PROBLEM REQUIREMENTS:
Reproduce all of the data exactly.

☆ ☆ ☆ ☆ ☆

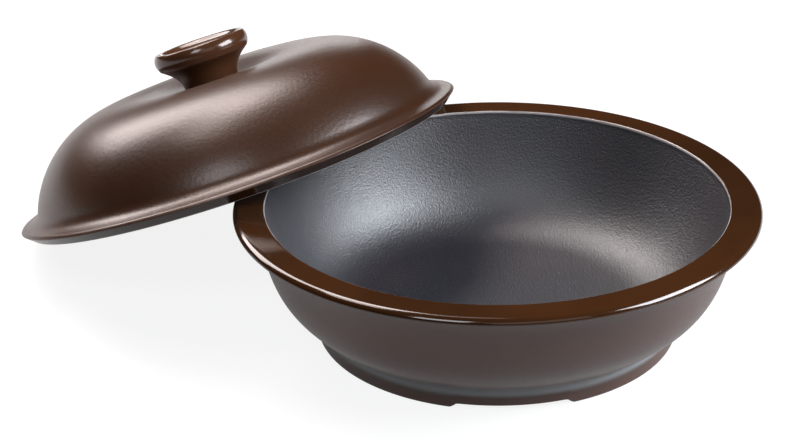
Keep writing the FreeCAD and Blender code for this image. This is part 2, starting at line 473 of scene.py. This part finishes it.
class Nodes:
    """A node material in the making."""

    def __init__(self, name):
        self.material = bpy.data.materials.new(name)
        self.material.use_nodes = True
        self.tree = self.material.node_tree
        self.tree.nodes.clear()
        self.surface = self.add("ShaderNodeOutputMaterial").inputs["Surface"]

    def add(self, kind, **settings):
        made = self.tree.nodes.new(kind)
        for key, value in settings.items():
            setattr(made, key, value)
        return made

    def feed(self, socket, value):
        """Links another node's output to the socket, or writes a plain value on it."""
        if isinstance(value, bpy.types.NodeSocket):
            self.tree.links.new(value, socket)
        else:
            socket.default_value = value

    def calc(self, operation, *values):
        made = self.add("ShaderNodeMath", operation=operation)
        for socket, value in zip(made.inputs, values):
            self.feed(socket, value)
        return made.outputs[0]

    def ramp(self, value, low, high, to_low=0.0, to_high=1.0):
        """A smooth step from to_low to to_high as the value goes from low to high."""
        made = self.add("ShaderNodeMapRange", interpolation_type="SMOOTHSTEP")
        for socket, amount in zip(made.inputs, (value, low, high, to_low, to_high)):
            self.feed(socket, amount)
        return made.outputs[0]


class Glaze(Nodes):
    """A Principled material, coloured by place and by the distance along the outline."""

    def __init__(self, name):
        super().__init__(name)
        self.shader = self.add("ShaderNodeBsdfPrincipled")
        self.feed(self.surface, self.shader.outputs[0])
        self.place = self.add("ShaderNodeTexCoord").outputs["Object"]
        self.along = self.add("ShaderNodeAttribute", attribute_name="along").outputs["Fac"]

    def noise(self, scale, detail=2.0, roughness=0.5):
        made = self.add("ShaderNodeTexNoise")
        self.feed(made.inputs["Vector"], self.place)
        self.feed(made.inputs["Scale"], scale)
        self.feed(made.inputs["Detail"], detail)
        self.feed(made.inputs["Roughness"], roughness)
        return made.outputs["Fac"]

    def specks(self, scale, size):
        """1 inside small round spots scattered at random, and 0 elsewhere."""
        made = self.add("ShaderNodeTexVoronoi")
        self.feed(made.inputs["Vector"], self.place)
        self.feed(made.inputs["Scale"], scale)
        return self.ramp(made.outputs["Distance"], size, 0.5 * size)

    def wander(self, width):
        """A distance that varies over the surface, which makes the edge of a glaze uneven."""
        return self.calc("MULTIPLY", self.calc("SUBTRACT", self.noise(60, 3), 0.5), width)

    def between(self, start, end, blur, wander):
        """1 where the outline's distance lies between start and end, with a wandering edge."""
        along = self.calc("ADD", self.along, wander)
        rise = self.ramp(along, start - blur, start + blur)
        fall = self.ramp(along, end - blur, end + blur, 1.0, 0.0)
        return self.calc("MULTIPLY", rise, fall)

    def mix(self, share, first, second):
        """A blend of two numbers."""
        made = self.add("ShaderNodeMix", data_type="FLOAT")
        for place, value in ((0, share), (2, first), (3, second)):
            self.feed(made.inputs[place], value)
        return made.outputs[0]

    def blend(self, share, first, second):
        """A blend of two colours."""
        made = self.add("ShaderNodeMix", data_type="RGBA")
        self.feed(made.inputs[0], share)
        for place, value in ((6, first), (7, second)):
            plain = isinstance(value, tuple)
            self.feed(made.inputs[place], (*value, 1.0) if plain else value)
        return made.outputs[2]

    def bump(self, height, distance, strength=1.0, after=None):
        made = self.add("ShaderNodeBump")
        self.feed(made.inputs["Distance"], distance)
        self.feed(made.inputs["Strength"], strength)
        self.feed(made.inputs["Height"], height)
        if after:
            self.feed(made.inputs["Normal"], after)
        return made.outputs[0]

    def finish(self, colour, roughness, normal, specular, tint=(1.0, 1.0, 1.0)):
        self.feed(self.shader.inputs["Base Color"], colour)
        self.feed(self.shader.inputs["Roughness"], roughness)
        self.feed(self.shader.inputs["Normal"], normal)
        self.feed(self.shader.inputs["Specular IOR Level"], specular)
        self.feed(self.shader.inputs["Specular Tint"], (*tint, 1.0))
        return self.material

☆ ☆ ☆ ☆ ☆

THE RESULT:
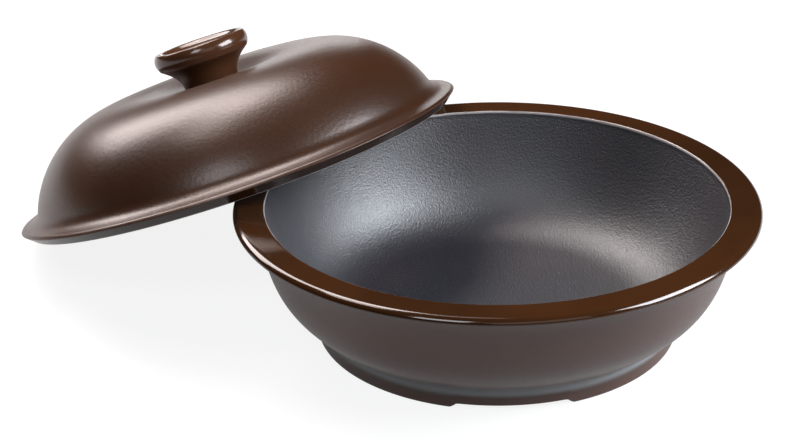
Keep writing the FreeCAD and Blender code for this image. This is part 2, starting at line 473 of scene.py. This part finishes it.
class Nodes:
    """A node material in the making."""

    def __init__(self, name):
        self.material = bpy.data.materials.new(name)
        self.material.use_nodes = True
        self.tree = self.material.node_tree
        self.tree.nodes.clear()
        self.surface = self.add("ShaderNodeOutputMaterial").inputs["Surface"]

    def add(self, kind, **settings):
        made = self.tree.nodes.new(kind)
        for key, value in settings.items():
            setattr(made, key, value)
        return made

    def feed(self, socket, value):
        """Links another node's output to the socket, or writes a plain value on it."""
        if isinstance(value, bpy.types.NodeSocket):
            self.tree.links.new(value, socket)
        else:
            socket.default_value = value

    def calc(self, operation, *values):
        made = self.add("ShaderNodeMath", operation=operation)
        for socket, value in zip(made.inputs, values):
            self.feed(socket, value)
        return made.outputs[0]

    def ramp(self, value, low, high, to_low=0.0, to_high=1.0):
        """A smooth step from to_low to to_high as the value goes from low to high."""
        made = self.add("ShaderNodeMapRange", interpolation_type="SMOOTHSTEP")
        for socket, amount in zip(made.inputs, (value, low, high, to_low, to_high)):
            self.feed(socket, amount)
        return made.outputs[0]


class Glaze(Nodes):
    """A Principled material, coloured by place and by the distance along the outline."""

    def __init__(self, name):
        super().__init__(name)
        self.shader = self.add("ShaderNodeBsdfPrincipled")
        self.feed(self.surface, self.shader.outputs[0])
        self.place = self.add("ShaderNodeTexCoord").outputs["Object"]
        self.along = self.add("ShaderNodeAttribute", attribute_name="along").outputs["Fac"]

    def noise(self, scale, detail=2.0, roughness=0.5):
        made = self.add("ShaderNodeTexNoise")
        self.feed(made.inputs["Vector"], self.place)
        self.feed(made.inputs["Scale"], scale)
        self.feed(made.inputs["Detail"], detail)
        self.feed(made.inputs["Roughness"], roughness)
        return made.outputs["Fac"]

    def specks(self, scale, size):
        """1 inside small round spots scattered at random, and 0 elsewhere."""
        made = self.add("ShaderNodeTexVoronoi")
        self.feed(made.inputs["Vector"], self.place)
        self.feed(made.inputs["Scale"], scale)
        return self.ramp(made.outputs["Distance"], size, 0.5 * size)

    def wander(self, width):
        """A distance that varies over the surface, which makes the edge of a glaze uneven."""
        return self.calc("MULTIPLY", self.calc("SUBTRACT", self.noise(60, 3), 0.5), width)

    def between(self, start, end, blur, wander):
        """1 where the outline's distance lies between start and end, with a wandering edge."""
        along = self.calc("ADD", self.along, wander)
        rise = self.ramp(along, start - blur, start + blur)
        fall = self.ramp(along, end - blur, end + blur, 1.0, 0.0)
        return self.calc("MULTIPLY", rise, fall)

    def mix(self, share, first, second):
        """A blend of two numbers."""
        made = self.add("ShaderNodeMix", data_type="FLOAT")
        for place, value in ((0, share), (2, first), (3, second)):
            self.feed(made.inputs[place], value)
        return made.outputs[0]

    def blend(self, share, first, second):
        """A blend of two colours."""
        made = self.add("ShaderNodeMix", data_type="RGBA")
        self.feed(made.inputs[0], share)
        for place, value in ((6, first), (7, second)):
            plain = isinstance(value, tuple)
            self.feed(made.inputs[place], (*value, 1.0) if plain else value)
        return made.outputs[2]

    def bump(self, height, distance, strength=1.0, after=None):
        made = self.add("ShaderNodeBump")
        self.feed(made.inputs["Distance"], distance)
        self.feed(made.inputs["Strength"], strength)
        self.feed(made.inputs["Height"], height)
        if after:
            self.feed(made.inputs["Normal"], after)
        return made.outputs[0]

    def finish(self, colour, roughness, normal, specular, tint=(1.0, 1.0, 1.0)):
        self.feed(self.shader.inputs["Base Color"], colour)
        self.feed(self.shader.inputs["Roughness"], roughness)
        self.feed(self.shader.inputs["Normal"], normal)
        self.feed(self.shader.inputs["Specular IOR Level"], specular)
        self.feed(self.shader.inputs["Specular Tint"], (*tint, 1.0))
        return self.material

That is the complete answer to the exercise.